Exercise:
Set down the listing below verbatim, but only from its first line through the line containing "length = (y1 - y0) * PIXEL".

Supplied entries:
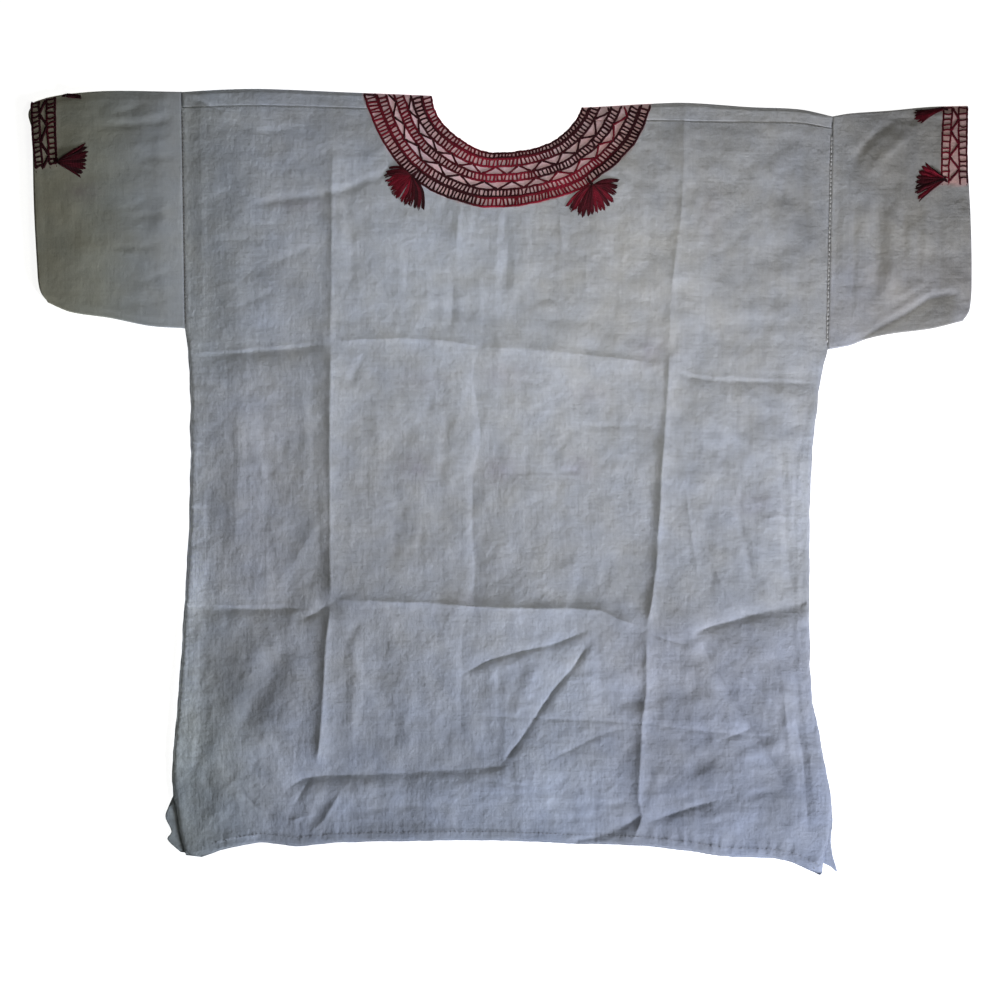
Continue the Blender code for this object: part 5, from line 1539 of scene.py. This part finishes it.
def cuff_band(threads, row, net, seed):
    """Two ladders with a zigzag between them, on both layers of a cuff."""
    edges, side = row["edges"], row["side"]
    top = curve(edges["top"], 3.0)
    order = np.argsort(top[:, 0])
    y0, y1 = row["y"]
    length = (y1 - y0) * PIXEL

    def fold_at(x):
        return np.interp(x, top[order, 0], top[order, 1])

    def place(column, s, layer):
        """column 0 to 3 from the cuff's edge inwards; s mm down from the fold."""
        t = np.clip(s / length, 0.0, 1.0)
        xs = np.array([r[0] + (r[1] - r[0]) * 0.0 for r in row["rows"]])
        xe = np.array([r[1] for r in row["rows"]])
        px = np.interp(column, np.arange(4), xs) * (1 - t) + np.interp(column, np.arange(4), xe) * t
        px = px + 0.9 * math.sin(seed) * np.sin(math.pi * t) * side
        x = (px - MID_PX[0]) * PIXEL
        y = fold_at(x) - s
        xy = np.stack([x, y], axis=-1)
        if layer > 0:
            z = net(xy) + 0.30
        else:
            z = 0.42 + (FRONT_TOP / 2.0 - 0.42) * (1.0 - np.sqrt(np.clip(1.0 - (1.0 - np.clip(s / ROUND, 0, 1)) ** 2, 0, 1)))
        return np.c_[xy, z]

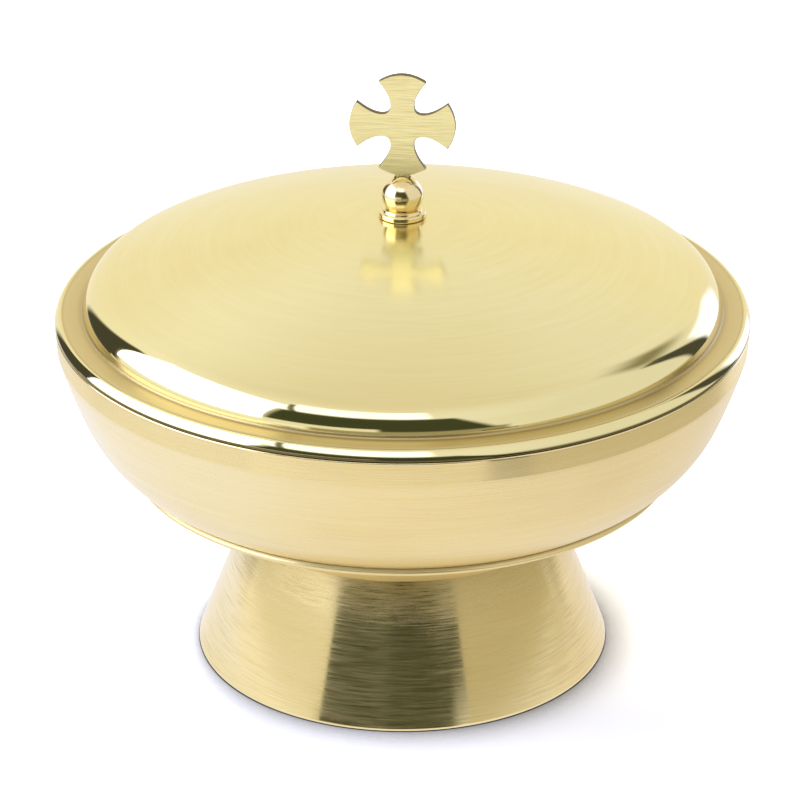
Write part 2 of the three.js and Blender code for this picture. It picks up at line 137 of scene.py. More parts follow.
def next_centre(centre, size, next_size, angle):
    """Moves a centre along one of its radii, so that the next arc is tangent to the last."""
    step = size - next_size
    return centre[0] + step * cos(angle), centre[1] + step * sin(angle)


def bend(stations, i):
    """The angle by which a profile turns at a station. Its two ends count as corners."""
    if i in (0, len(stations) - 1):
        return pi
    before, here, after = (Vector(station[:2]) for station in stations[i - 1:i + 2])
    if before == here or here == after:
        return pi
    return (here - before).angle(after - here)


def with_supports(stations, hold=0.12, longest=6.0, gentle=radians(4)):
    """Adds stations near both ends of every long straight, so that smooth shading stays flat there."""
    full = []
    for i, (here, there) in enumerate(zip(stations, stations[1:])):
        full.append(here)
        run = hypot(there.radius - here.radius, there.height - here.height)
        marked = here.edge or here.seam or there.edge or there.seam
        corner = bend(stations, i) > gentle or bend(stations, i + 1) > gentle
        if run < 3 * hold or not (marked or corner):
            continue
        cuts = max(1, ceil(run / longest))
        for t in [hold / run] + [i / cuts for i in range(1, cuts)] + [1 - hold / run]:
            between_them = [a + (b - a) * t for a, b in zip(here, there)]
            full.append(Station(*between_them)._replace(edge=0.0, seam=0.0))
    full.append(stations[-1])
    return full


print("helpers for profiles ready")

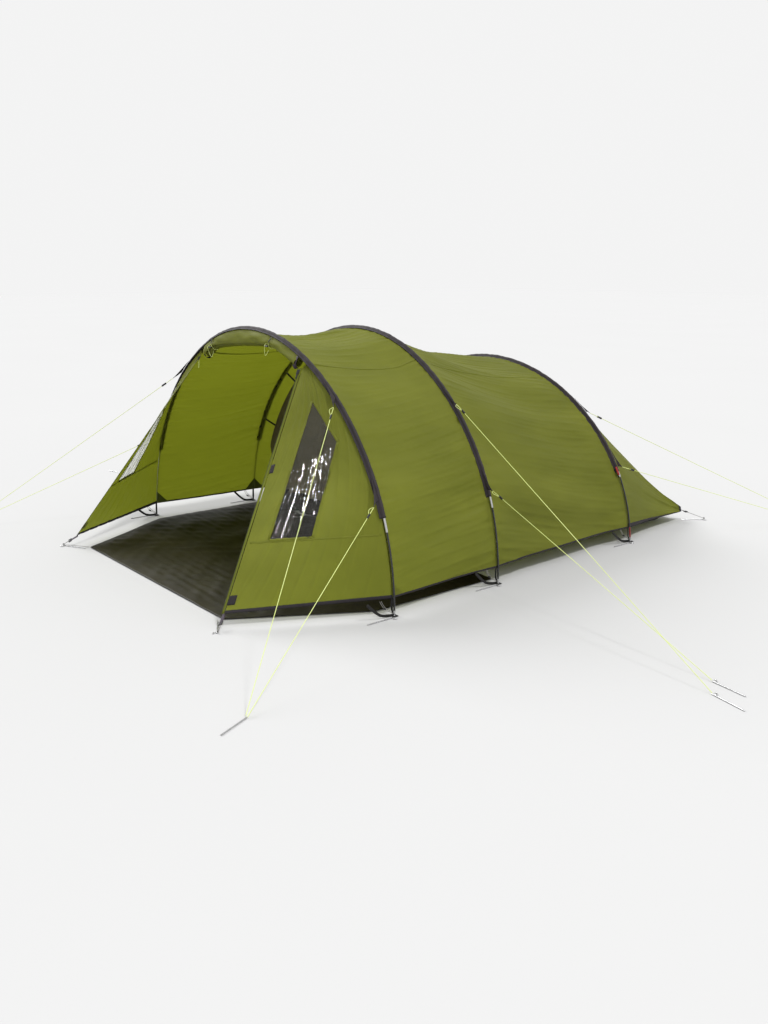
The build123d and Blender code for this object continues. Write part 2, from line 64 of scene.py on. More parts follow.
class Hoop:
    """A three-arc arch, as the CAD has it. turn is where a side arc meets the crest arc."""

    def __init__(self, y, half_span, height, turn, lean=0.0):
        self.y, self.a, self.h, self.lean = y, half_span, height, lean
        self.turn = turn
        step = (half_span - height) / (math.sin(turn) + math.cos(turn) - 1)
        self.side_r = half_span - step * math.cos(turn)
        self.crest_r = self.side_r + step

    def flat(self, s, offset=0.0, foot=HEM):
        """Points in the hoop's plane at fractions s of the arch, from the right hem over to the
        left, with the outward normals."""
        s = np.asarray(s, float)
        right = np.minimum(s, 1 - s)
        start = math.asin(foot / self.side_r)
        side = self.side_r * (self.turn - start)
        half = side + self.crest_r * (math.pi / 2 - self.turn)
        run = right * 2 * half
        low = run < side
        angle = np.where(
            low,
            start + run / self.side_r,
            self.turn + (run - side) / self.crest_r,
        )
        radius = np.where(low, self.side_r, self.crest_r) + offset
        x = np.where(low, self.a - self.side_r, 0) + radius * np.cos(angle)
        z = np.where(low, 0, self.h - self.crest_r) + radius * np.sin(angle)
        sign = np.where(s <= 0.5, 1.0, -1.0)
        return sign * x, z, sign * np.cos(angle), np.sin(angle)

    def points(self, s, offset=0.0, foot=HEM, forward=0.0):
        """The same points in space. forward moves them along the hoop's axis, to the porch."""
        x, up, _, _ = self.flat(s, offset, foot)
        y = self.y - up * math.sin(self.lean) - forward
        z = up * math.cos(self.lean) - forward * math.sin(self.lean)
        return np.stack(np.broadcast_arrays(x, y, z), -1)

    def normals(self, s, foot=HEM):
        _, _, nx, nz = self.flat(s, 0.0, foot)
        return np.stack([nx, -nz * math.sin(self.lean), nz * math.cos(self.lean)], -1)

    def length(self, foot=HEM):
        side = self.turn - math.asin(foot / self.side_r)
        return 2 * (self.side_r * side + self.crest_r * (math.pi / 2 - self.turn))

    def fraction(self, height):
        """The fraction of the arch, on the right, at this height in the hoop's plane."""
        s = np.linspace(0, 0.5, 2001)
        return float(np.interp(height, self.flat(s)[1], s))


def hoop(node, turn, lean=0.0):
    low, high = (Vector(c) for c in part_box(node))
    y = high.y - POLE_R + 0.022 * math.sin(lean) if lean else (low.y + high.y) / 2
    height = high.z / math.cos(lean) - POLE_R
    return Hoop(y, high.x - POLE_R, height, math.radians(turn), lean)


FRONT = hoop("front_pole", 66)
MIDDLE = hoop("middle_pole", 63)
REAR = hoop("rear_pole", 45, REAR_LEAN)


def add_object(name, data):
    obj = bpy.data.objects.new(name, data)
    bpy.context.scene.collection.objects.link(obj)
    return obj


# ---- camera ---------------------------------------------------------------------------
def add_camera():
    data = bpy.data.cameras.new("camera")
    data.sensor_width = 36
    data.lens = 33.27
    data.shift_x = 54 / 1024
    cam = add_object("camera", data)
    cam.location = (4.5363, FRONT.y - 2.9186, 1.6464)
    forward = Vector((-0.76893, 0.58967, -0.24704))
    cam.rotation_euler = forward.to_track_quat("-Z", "Y").to_euler()
    data.clip_end = 100
    bpy.context.scene.camera = cam


add_camera()


# ---- materials ------------------------------------------------------------------------
def srgb(r, g, b):
    def line(c):
        c /= 255
        return c / 12.92 if c <= 0.04045 else ((c + 0.055) / 1.055) ** 2.4

    return (line(r), line(g), line(b), 1.0)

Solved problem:
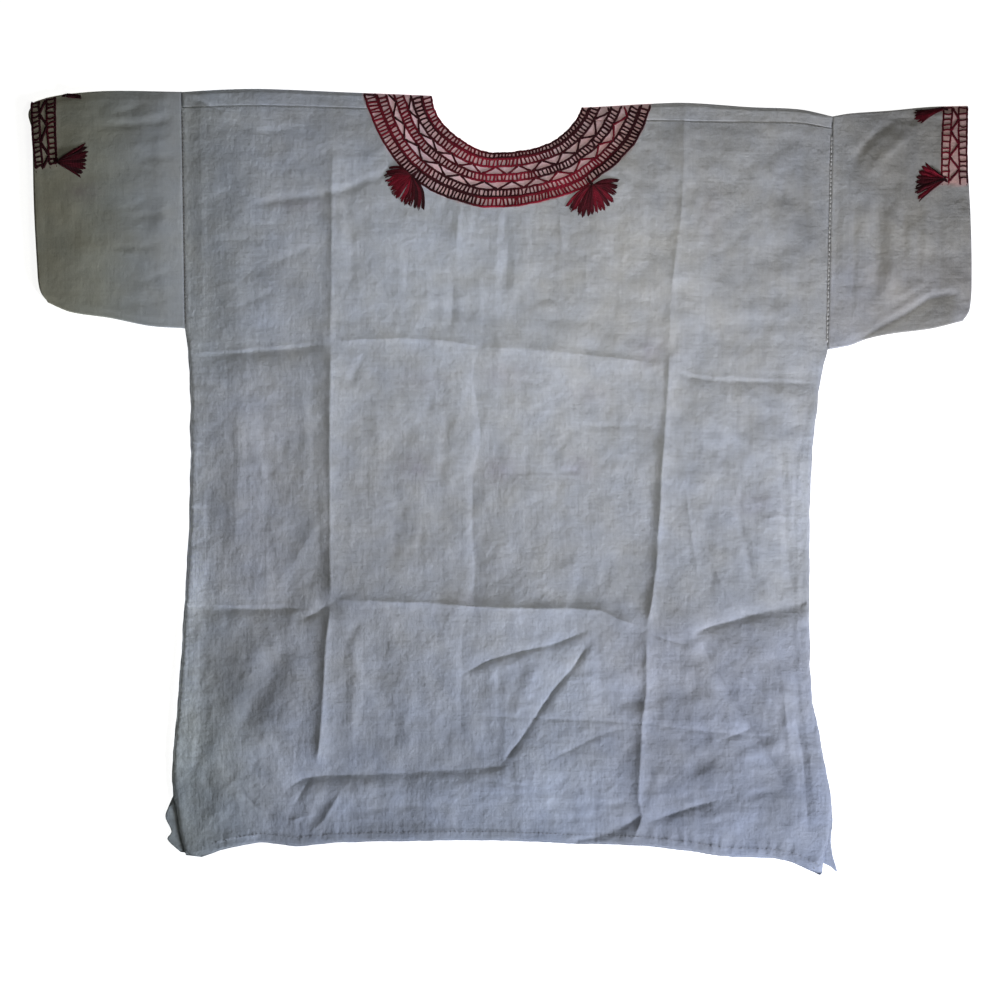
Continue the Blender code for this object: part 5, from line 1539 of scene.py. This part finishes it.
def cuff_band(threads, row, net, seed):
    """Two ladders with a zigzag between them, on both layers of a cuff."""
    edges, side = row["edges"], row["side"]
    top = curve(edges["top"], 3.0)
    order = np.argsort(top[:, 0])
    y0, y1 = row["y"]
    length = (y1 - y0) * PIXEL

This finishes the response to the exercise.